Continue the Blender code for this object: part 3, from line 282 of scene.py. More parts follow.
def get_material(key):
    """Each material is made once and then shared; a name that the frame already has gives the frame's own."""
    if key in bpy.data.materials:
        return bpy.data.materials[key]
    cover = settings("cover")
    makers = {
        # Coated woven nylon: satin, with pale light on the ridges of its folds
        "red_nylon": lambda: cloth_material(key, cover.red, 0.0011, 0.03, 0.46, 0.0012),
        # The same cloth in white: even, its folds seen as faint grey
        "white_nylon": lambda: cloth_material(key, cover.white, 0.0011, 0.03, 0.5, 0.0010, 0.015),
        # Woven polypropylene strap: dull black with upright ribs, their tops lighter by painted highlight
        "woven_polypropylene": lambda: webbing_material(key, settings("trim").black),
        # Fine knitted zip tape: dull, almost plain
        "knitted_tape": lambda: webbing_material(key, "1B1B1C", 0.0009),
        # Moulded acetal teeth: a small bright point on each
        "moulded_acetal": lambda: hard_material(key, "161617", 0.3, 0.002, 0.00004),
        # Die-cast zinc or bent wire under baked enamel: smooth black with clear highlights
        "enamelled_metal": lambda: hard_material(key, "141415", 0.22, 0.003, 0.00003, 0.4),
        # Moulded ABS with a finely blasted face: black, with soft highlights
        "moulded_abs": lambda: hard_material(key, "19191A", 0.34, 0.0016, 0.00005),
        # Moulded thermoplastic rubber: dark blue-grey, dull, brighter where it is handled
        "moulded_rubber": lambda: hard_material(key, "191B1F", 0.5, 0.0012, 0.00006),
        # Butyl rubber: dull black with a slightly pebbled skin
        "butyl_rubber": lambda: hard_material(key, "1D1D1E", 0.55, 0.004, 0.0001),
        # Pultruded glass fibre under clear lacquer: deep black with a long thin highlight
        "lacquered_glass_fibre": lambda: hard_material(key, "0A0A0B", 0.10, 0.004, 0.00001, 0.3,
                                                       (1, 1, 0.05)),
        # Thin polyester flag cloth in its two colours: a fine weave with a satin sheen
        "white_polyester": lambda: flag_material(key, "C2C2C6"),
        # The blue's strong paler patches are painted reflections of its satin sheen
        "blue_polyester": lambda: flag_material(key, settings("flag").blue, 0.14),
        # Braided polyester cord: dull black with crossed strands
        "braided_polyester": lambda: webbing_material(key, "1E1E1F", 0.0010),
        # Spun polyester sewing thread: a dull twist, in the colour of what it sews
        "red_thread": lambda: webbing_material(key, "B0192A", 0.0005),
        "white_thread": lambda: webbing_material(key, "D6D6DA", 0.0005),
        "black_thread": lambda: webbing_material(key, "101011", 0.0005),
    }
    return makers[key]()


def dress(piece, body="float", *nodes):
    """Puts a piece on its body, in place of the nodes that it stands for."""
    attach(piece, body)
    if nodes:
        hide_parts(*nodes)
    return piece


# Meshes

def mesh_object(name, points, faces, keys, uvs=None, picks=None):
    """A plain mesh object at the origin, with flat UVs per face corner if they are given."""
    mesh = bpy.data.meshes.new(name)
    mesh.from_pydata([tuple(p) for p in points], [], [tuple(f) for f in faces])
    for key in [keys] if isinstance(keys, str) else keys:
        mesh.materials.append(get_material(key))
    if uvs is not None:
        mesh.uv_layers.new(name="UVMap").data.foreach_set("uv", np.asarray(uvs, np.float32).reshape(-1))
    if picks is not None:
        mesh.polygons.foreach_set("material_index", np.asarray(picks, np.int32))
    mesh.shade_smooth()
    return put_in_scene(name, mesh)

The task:
Using the listing above, retype each line exactly.

Output for this exercise:
Continue the Blender code for this object: part 3, from line 282 of scene.py. More parts follow.
def get_material(key):
    """Each material is made once and then shared; a name that the frame already has gives the frame's own."""
    if key in bpy.data.materials:
        return bpy.data.materials[key]
    cover = settings("cover")
    makers = {
        # Coated woven nylon: satin, with pale light on the ridges of its folds
        "red_nylon": lambda: cloth_material(key, cover.red, 0.0011, 0.03, 0.46, 0.0012),
        # The same cloth in white: even, its folds seen as faint grey
        "white_nylon": lambda: cloth_material(key, cover.white, 0.0011, 0.03, 0.5, 0.0010, 0.015),
        # Woven polypropylene strap: dull black with upright ribs, their tops lighter by painted highlight
        "woven_polypropylene": lambda: webbing_material(key, settings("trim").black),
        # Fine knitted zip tape: dull, almost plain
        "knitted_tape": lambda: webbing_material(key, "1B1B1C", 0.0009),
        # Moulded acetal teeth: a small bright point on each
        "moulded_acetal": lambda: hard_material(key, "161617", 0.3, 0.002, 0.00004),
        # Die-cast zinc or bent wire under baked enamel: smooth black with clear highlights
        "enamelled_metal": lambda: hard_material(key, "141415", 0.22, 0.003, 0.00003, 0.4),
        # Moulded ABS with a finely blasted face: black, with soft highlights
        "moulded_abs": lambda: hard_material(key, "19191A", 0.34, 0.0016, 0.00005),
        # Moulded thermoplastic rubber: dark blue-grey, dull, brighter where it is handled
        "moulded_rubber": lambda: hard_material(key, "191B1F", 0.5, 0.0012, 0.00006),
        # Butyl rubber: dull black with a slightly pebbled skin
        "butyl_rubber": lambda: hard_material(key, "1D1D1E", 0.55, 0.004, 0.0001),
        # Pultruded glass fibre under clear lacquer: deep black with a long thin highlight
        "lacquered_glass_fibre": lambda: hard_material(key, "0A0A0B", 0.10, 0.004, 0.00001, 0.3,
                                                       (1, 1, 0.05)),
        # Thin polyester flag cloth in its two colours: a fine weave with a satin sheen
        "white_polyester": lambda: flag_material(key, "C2C2C6"),
        # The blue's strong paler patches are painted reflections of its satin sheen
        "blue_polyester": lambda: flag_material(key, settings("flag").blue, 0.14),
        # Braided polyester cord: dull black with crossed strands
        "braided_polyester": lambda: webbing_material(key, "1E1E1F", 0.0010),
        # Spun polyester sewing thread: a dull twist, in the colour of what it sews
        "red_thread": lambda: webbing_material(key, "B0192A", 0.0005),
        "white_thread": lambda: webbing_material(key, "D6D6DA", 0.0005),
        "black_thread": lambda: webbing_material(key, "101011", 0.0005),
    }
    return makers[key]()


def dress(piece, body="float", *nodes):
    """Puts a piece on its body, in place of the nodes that it stands for."""
    attach(piece, body)
    if nodes:
        hide_parts(*nodes)
    return piece


# Meshes

def mesh_object(name, points, faces, keys, uvs=None, picks=None):
    """A plain mesh object at the origin, with flat UVs per face corner if they are given."""
    mesh = bpy.data.meshes.new(name)
    mesh.from_pydata([tuple(p) for p in points], [], [tuple(f) for f in faces])
    for key in [keys] if isinstance(keys, str) else keys:
        mesh.materials.append(get_material(key))
    if uvs is not None:
        mesh.uv_layers.new(name="UVMap").data.foreach_set("uv", np.asarray(uvs, np.float32).reshape(-1))
    if picks is not None:
        mesh.polygons.foreach_set("material_index", np.asarray(picks, np.int32))
    mesh.shade_smooth()
    return put_in_scene(name, mesh)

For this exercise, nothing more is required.